How will the Copyright Directive censor the internet?

Introduced in 2016, the European Commission published their Copyright Directive in an attempt to modernize the EU’s copyright law. Included in the current version of the directive are three articles that seek to control the flow of information online.

1. News aggregators can no longer freely link and share content

Article 11 will force news aggregators and platforms like Reddit, Facebook, and Google News to pay for a license to publish shared articles and content. Advocates for this provision include traditional news outlets who argue that linking to their content should only be allowed if the aggregator paid for the content.

If passed, these outlets will be allowed to charge extortionate rates for their content or forbid sharing and quoting content altogether. News aggregators will have to become increasingly selective about the sites they choose to link to and limit what they share, which in turn limits the amount of information the humble user can access.

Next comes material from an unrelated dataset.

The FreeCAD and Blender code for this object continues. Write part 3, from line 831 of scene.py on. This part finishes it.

Previous attempts at pushing licenses on news aggregators have backfired spectacularly. When Spain and Germany tried similar legislation back in 2014, Google responded by just de-listing German and Spanish news sites from their index, heavily reducing web traffic to these publishers, hurting the very news organizations their law tried to protect. If Article 11 is implemented, we will likely witness something messier.

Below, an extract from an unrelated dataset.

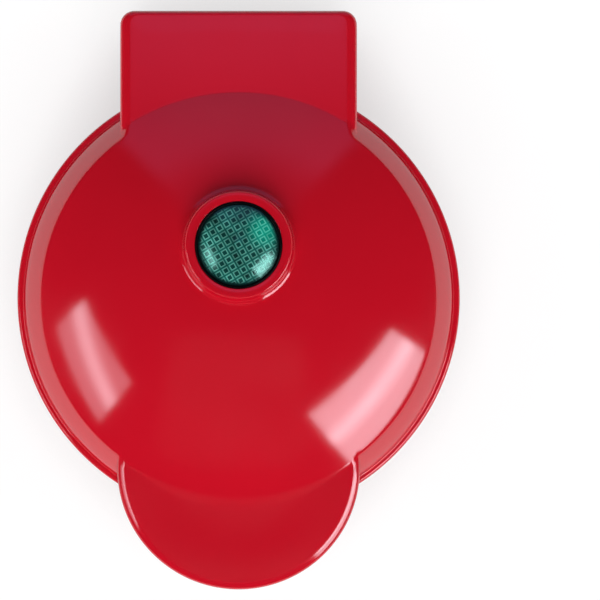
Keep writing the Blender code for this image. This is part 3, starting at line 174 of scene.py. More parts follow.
# Screws, feet and gland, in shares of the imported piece's radius, head or length
PLACES = ("front_left", "front_right", "rear_left", "rear_right")
SCREW_SHANK = 0.45
SCREW_HEAD = 0.55
SCREW_CROWN = 0.8
CROSS_ARM = 0.62
CROSS_WIDTH = 0.11
CROSS_DEPTH = 0.6
FOOT_RING = (0.5, 0.6)
GLAND_BORE = 0.52
GLAND_NECK = 0.725
GLAND_COLLAR = (0.38, 0.4)
CORD_HOLE = 0.75

# Surfaces. Most values of a noise lie in NOISE_SPAN
NOISE_SPAN = (0.3, 0.7)
SMEAR_SCALE = 2.7
LENS_PITCH = 0.0022
LENS_TURN = 30
LENS_CELL_SHIFT = 100.5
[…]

2. A copyright filter will monitor anything you share online

Perhaps the most damaging language in the directive lies in Article 13, which proposes an automated copyright detection system that can monitor and flag content deemed an infringement.

The logistics of this would cripple smaller platforms which would have to work with all the rightsholders claiming copyright infringements proactively, requiring considerable resources.

If YouTube’s error-prone Content ID system is anything to go by, any attempt to implement this on a state level will be nothing short of catastrophic. From copyright trolls claiming ownership over intellectual property to the frenetic claims of fair-use works (such as remixes, memes, and public domain works) as copyright infringement, the overwhelming number of reports will undoubtedly deter platforms and their content creators from starting costly legal battles.

There is no penalty for incorrect copyright claims planned.

3. Your photos and videos of sports matches are copyright violations

According to Article 12a, only the sports organizer will be allowed to share and publish photos and videos of their games and matches. All your selfies and handheld videos of your memories watching a game will equate to a copyright violation and taken down.

Julia Reda, an MEP who opposes the directive, summarizes the consequences of this article perfectly:

“Fans are what makes sport valuable in the first place … – this new right would be a blatant attack on sports organisers’ greatest supporters.”

How do we stop the destruction of the internet as we know it?

There’s no way to sugarcoat this: Wednesday’s approval makes any significant backtracking on these articles incredibly difficult.

As EFF’s Cory Doctorow outlines in the EU’s timeline for this bill, it’s likely the directive will pass without major amendments, meaning all three articles outlined above will pass into law.

The only realistic way to reclaim our internet freedoms is to vote for someone who opposes this directive. Elections are coming up in the EU, and if the increasing momentum to restore Net Neutrality in the U.S. is anything to go by, something similar may be possible in the EU.